Tax Attorney Sentenced to 15 Years for Tax Evasion

An Arkansas tax attorney and an Oklahoma businessman he represented have each been sentenced to 15 years in prison for their involvement in a tax fraud scheme.

Tax attorney Oscar Amos Stilley, 46, of Fort Smith, Ark., and businessman Lindsey Kent Springer, 44, of Kellyville, Okla., were sentenced by U.S. District Judge Stephen P. Friot last Friday in a Tulsa, Okla., court. Both men were found guilty in a jury trial last November of conspiracy to defraud the United States and tax evasion. Springer was also convicted on a charge of failure to file tax returns. Neither man has filed an income tax return since the late 1980s.
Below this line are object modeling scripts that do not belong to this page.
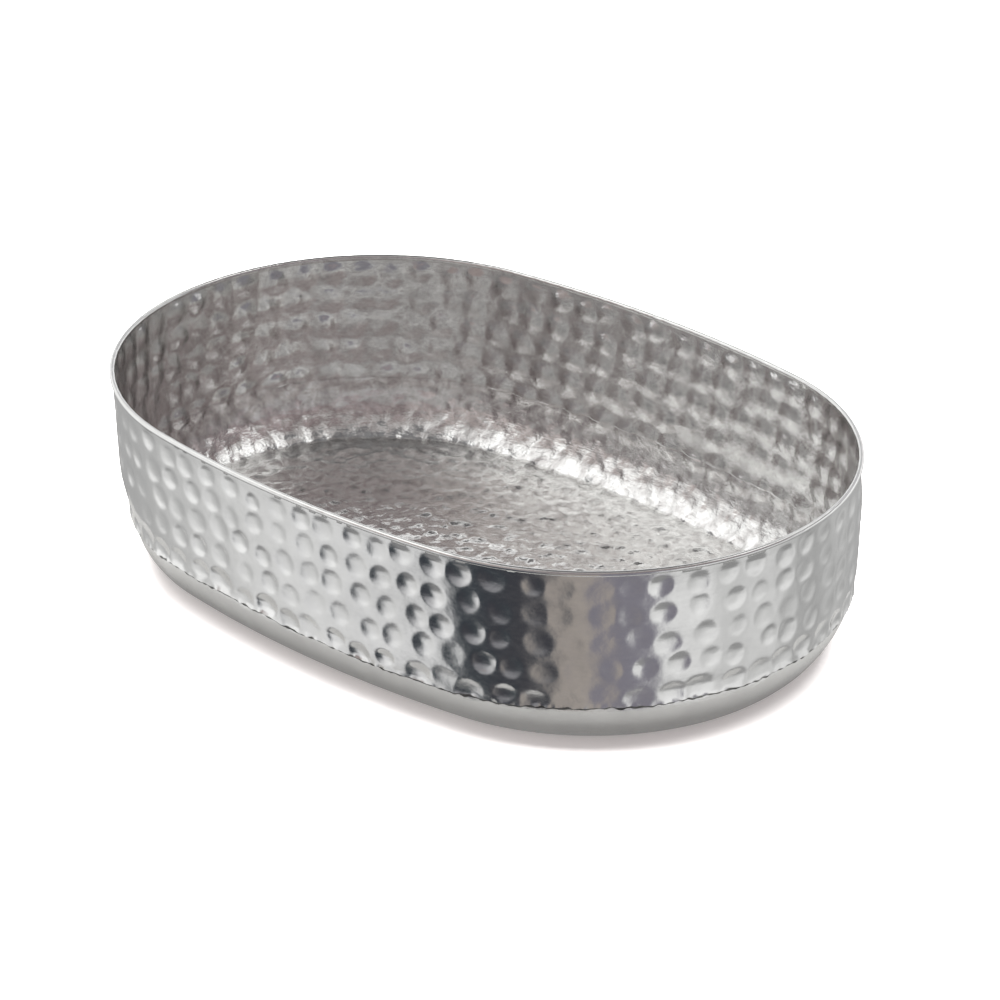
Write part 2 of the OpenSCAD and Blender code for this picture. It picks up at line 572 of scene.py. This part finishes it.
def random_shape(rng):
    """The stretch and turn of a mark that isn't quite round."""
    return rng.uniform(0.85, 1.15), rng.uniform(0, math.pi)


def cove_marks():
    """The marks around the inside of the pan's rounded side."""
    rng = np.random.default_rng(8)
    marks = []
    for row, down in enumerate(COVE_ROWS):
        count = TOP_COVE_MARKS - COVE_MARKS_FEWER * row
        step = RIM_LENGTH / count
        shift = rng.uniform(0, step)
        for i in range(count):
            along = (shift + i * step + rng.normal(0, 1.8 * MM)) % RIM_LENGTH
            radius = rng.uniform(4.2 * MM, 5.8 * MM)
            depth = rng.uniform(0.4 * MM, 0.65 * MM)
            place = down + rng.normal(0, 1.3 * MM)
            marks.append(Mark(along, place, radius, depth, *random_shape(rng)))
    return marks


def floor_marks():
    """Overlapping marks all over the floor, deeper near its edge."""
    rng = np.random.default_rng(9)
    marks = []
    for x, y in lattice_inside(TOE_X - 2 * MM, FLOOR_PITCH):
        radius = rng.uniform(4.4 * MM, 6.2 * MM)
        near_side = smooth_step(rim_offset(x, y), TOE_X - 40 * MM, TOE_X - 12 * MM)
        depth = rng.uniform(0.6 * MM, 0.85 * MM) * (1 + 0.5 * near_side)
        place_x = x + rng.normal(0, 1.9 * MM)
        place_y = y + rng.normal(0, 1.9 * MM)
        marks.append(Mark(place_x, place_y, radius, depth, *random_shape(rng)))
    return marks


def floor_depth(x, y, marks):
    """Depth of the floor's marks below its ridges."""
    return struck(x, y, marks, softness=0.06 * MM, power=1.25)


def pan_inside(columns, marks):
    """Rows down the inner face. Struck marks push it outwards, along the profile's normal."""
    profile = pan_profile(SHEET_T, INSIDE_STEPS)
    slopes = np.gradient(profile, axis=0)
    slopes /= np.linalg.norm(slopes, axis=1)[:, None]
    push_x, push_z = -slopes[:, 1][:, None], slopes[:, 0][:, None]
    lengths = np.linalg.norm(np.diff(profile, axis=0), axis=1)
    down = np.concatenate([[0], lengths.cumsum()])[:, None]
    x, z = profile[:, 0][:, None], profile[:, 1][:, None]
    along = columns.along[None, :]
    plain = columns.points(x, z)

    below_lap = smooth_step(z, BEND_Z, FOOT_Z - 1 * MM)
    cove = struck(along, down, cove_marks(), softness=0.04 * MM, period=RIM_LENGTH, power=1.4) * below_lap
    flat = smooth_step(z, 4 * MM, 1.2 * MM)
    floor = floor_depth(plain[..., 0], plain[..., 1], marks) * flat
    depth = np.maximum(cove, floor - RIDGE_HEIGHT * flat)
    lapped = smooth_step(z, FOOT_Z - 9 * MM, FOOT_Z + 2 * MM)
    crinkle = ripple(along, down, seed=42, wavelength=4.5 * MM, height=0.03 * MM) * (1 - lapped)
    depth = depth + crinkle * smooth_step(z, 0, SHEET_T)
    shift = inner_shift(along, z, turned_out=False) * lapped + sway(along, z)
    return columns.points(x + push_x * depth - shift, z + push_z * depth)


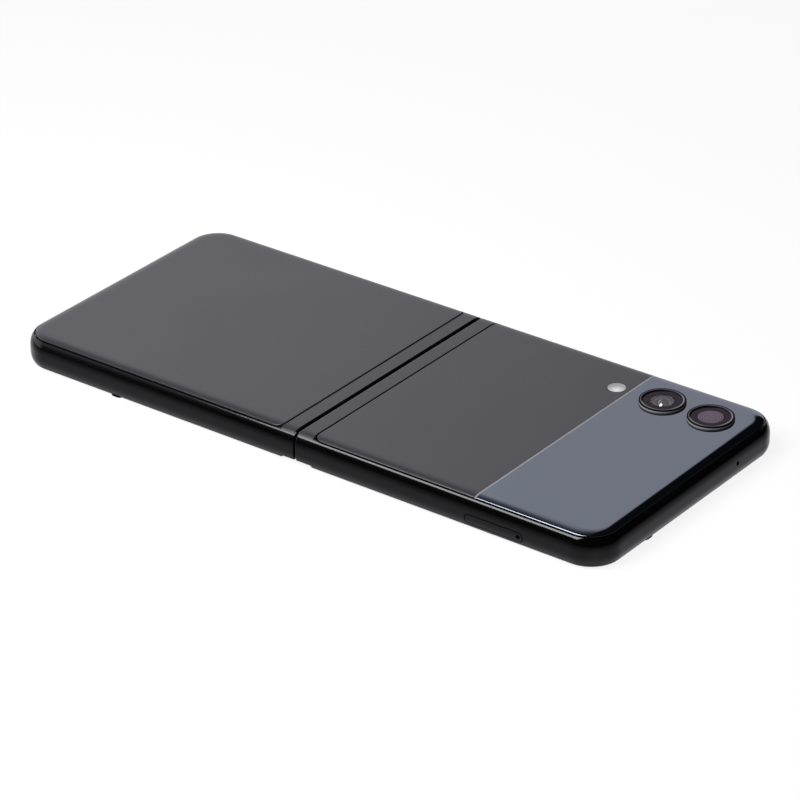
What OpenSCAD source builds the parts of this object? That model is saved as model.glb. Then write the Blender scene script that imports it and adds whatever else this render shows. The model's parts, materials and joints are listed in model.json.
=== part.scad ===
// Foldable smartphone, lying open and flat on its display, back covers up.
// +X runs from the fold to the camera end, +Y to the side with the keys, +Z out of
// the back covers. The origin is on the surface below the middle of the fold.
// The camera half is at +X. The other half is drawn at +X as well and mirrored.

/* [Body] */
// Length of each half, from the middle of the fold
half_l = 83; // [80:0.5:90]
// Width across the frame
body_w = 72.2; // [70:0.2:80]
// Thickness of a half, from the display surface to the back
half_t = 6.9; // [6.7:0.1:8]
// Radius of the outer corners, seen from above
corner_r = 8; // [7:0.5:12]
// How far the side draws in towards the back
side_top_in = 2.6; // [1.5:0.1:3.2]
// Height over which the side draws in towards the back
side_top_h = 3.6; // [3:0.1:4]
// How far the side draws in towards the front
side_low_in = 1.53; // [1:0.1:1.8]
// Height over which the side draws in towards the front
side_low_h = 2.78; // [2.4:0.1:2.8]
// Thickness of the frame's rim
rim_t = 2.5; // [2.3:0.1:3]
// Thickness of the frame's middle plate
mid_t = 0.8; // [0.7:0.05:1]
// Gap between the two halves
seam = 0.5; // [0.3:0.05:0.6]
// Width of the antenna breaks in the rim
break_w = 1; // [0.8:0.1:1.4]
// Distance of the lower end's antenna breaks from the sides
break_side = 9.1; // [8.5:0.1:12]
// Distance of the outer antenna break from the camera end
break_end = 11; // [9.5:0.5:12]
// Distance of the inner antenna break from the fold
break_fold = 10; // [9.5:0.1:10.5]

/* [Front] */
// Height of the bumpers above the bezel
bumper_h = 0.25; // [0.1:0.05:0.3]
// Length of a bumper
bumper_l = 3; // [2:0.5:5]
// Width of a bumper
bumper_w = 1.1; // [0.8:0.1:1.3]
// Depth of a bumper's seat in the bezel
bumper_seat = 0.3; // [0.2:0.05:0.4]
// Distance of the side bumpers from the end of their half
bumper_end = 29.8; // [25:1:40]
// Distance of the end bumpers from the middle
bumper_y = 16; // [10:1:24]
// Thickness of the raised bezel
bezel_t = 0.8; // [0.6:0.05:0.9]
// Width of the bezel, from the side of the frame
bezel_w = 3; // [2.8:0.1:4]
// Distance of the bezel's ends from the fold
bezel_x = 4.4; // [4.2:0.1:6]
// Thickness of the folding display
display_t = 0.35; // [0.3:0.05:0.4]
// Thickness of the display's backing plates
plate_t = 0.3; // [0.2:0.05:0.35]
// How far the display's edge lies inside the side of the frame
display_in = 1.8; // [1.7:0.05:2.2]
// Clearance round the display and its plates
display_gap = 0.1; // [0.05:0.01:0.12]

/* [Back] */
// Thickness of the back glass
glass_t = 0.65; // [0.5:0.05:0.75]
// Distance of the glass from the middle of the fold
glass_x = 4.16; // [3.5:0.1:5]
// Corner radius of the glass beside the fold
glass_r = 2; // [1:0.1:3]
// Clearance round the glass
glass_gap = 0.08; // [0.05:0.01:0.12]
// Length of the window over the cover display
window_l = 33.64; // [32.6:0.1:34]
// Thickness of the adhesive seal under the glass
seal_t = 0.1; // [0.05:0.01:0.15]
// Width of the adhesive seal
seal_w = 0.9; // [0.6:0.1:1]

/* [Hinge] */
// Distance of each fold axis from the middle
axis_x = 1.65; // [1.6:0.01:1.7]
// Outer radius of the spine cover, about each fold axis
spine_r = 5.05; // [5:0.01:5.1]
// Wall of the spine cover
spine_wall = 0.45; // [0.4:0.01:0.47]
// Clearance between the spine cover and its cradle in the frame
spine_gap = 0.3; // [0.28:0.01:0.35]
// Clearance at the spine cover's ends
spine_end_gap = 0.2; // [0.15:0.05:0.3]
// Thickness of the frame's sides beside the spine cover
cheek_side = 1.3; // [1.2:0.05:1.4]
// Height of the spine cover's lips above the fold axes
lip_h = 0.8; // [0.78:0.01:0.85]
// Height of the bracket's underside above the fold axes
bracket_h = 1.5; // [1.48:0.01:1.55]
// Distance of a hinge module's first cheek from the middle
module_y = 11.5; // [10:0.1:12.5]
// Thickness of the bracket's cheeks
cheek_t = 0.8; // [0.75:0.05:0.9]
// Width of a guide ring
guide_w = 3; // [2.6:0.1:3.2]
// Width of a gear sector
sector_w = 1.8; // [1.6:0.1:1.9]
// Side clearance of rings, sectors and gears
side_gap = 0.1; // [0.06:0.01:0.12]
// Inner radius of the guide rings
guide_ri = 2.4; // [2.38:0.01:2.45]
// Outer radius of the guide rings
guide_ro = 3.4; // [3.3:0.01:3.42]
// Running clearance of the guide rings
guide_gap = 0.04; // [0.03:0.01:0.06]
// Thickness of the rotators' arms
arm_t = 0.5; // [0.4:0.05:0.52]
// Length of the rotators' arms, from the middle
arm_l = 13; // [12.6:0.1:13.5]
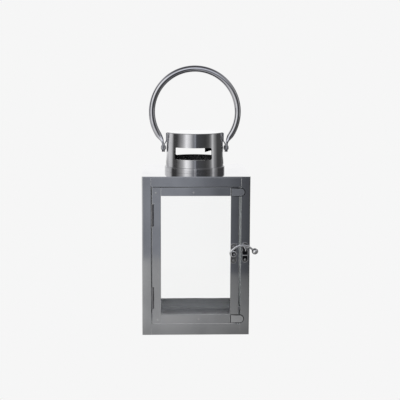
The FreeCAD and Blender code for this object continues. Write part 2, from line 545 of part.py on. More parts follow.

Springer used the name Bondage Breakers Ministry to solicit and receive money. The ministry’s stated purpose was “to get rid of the Internal Revenue Service.” Stilley, an attorney and tax advisor, aided Springer’s tax evasion scheme by maintaining an interest-bearing account, known as an Arkansas IOLTA Foundation Trust account, and various other devices such as cashier’s checks, check-cashing services, money orders, cash and other means to conceal Springer’s actual income and avoid creating the usual records of financial institutions.

Springer told IRS employees that all the funds he received were gifts and donations to his ministry, and that he did not have any income. He also stated he did not provide any services for payment. However, there were numerous transactions involving hundreds of thousands of dollars between Springer and Stilley that flowed through the IOLTA account, including $166,000 paid in August 2005 to purchase a motor home in the name of Springer and his wife, and a September 2005 payment of $25,813 to purchase a Lexus automobile in Springer’s name.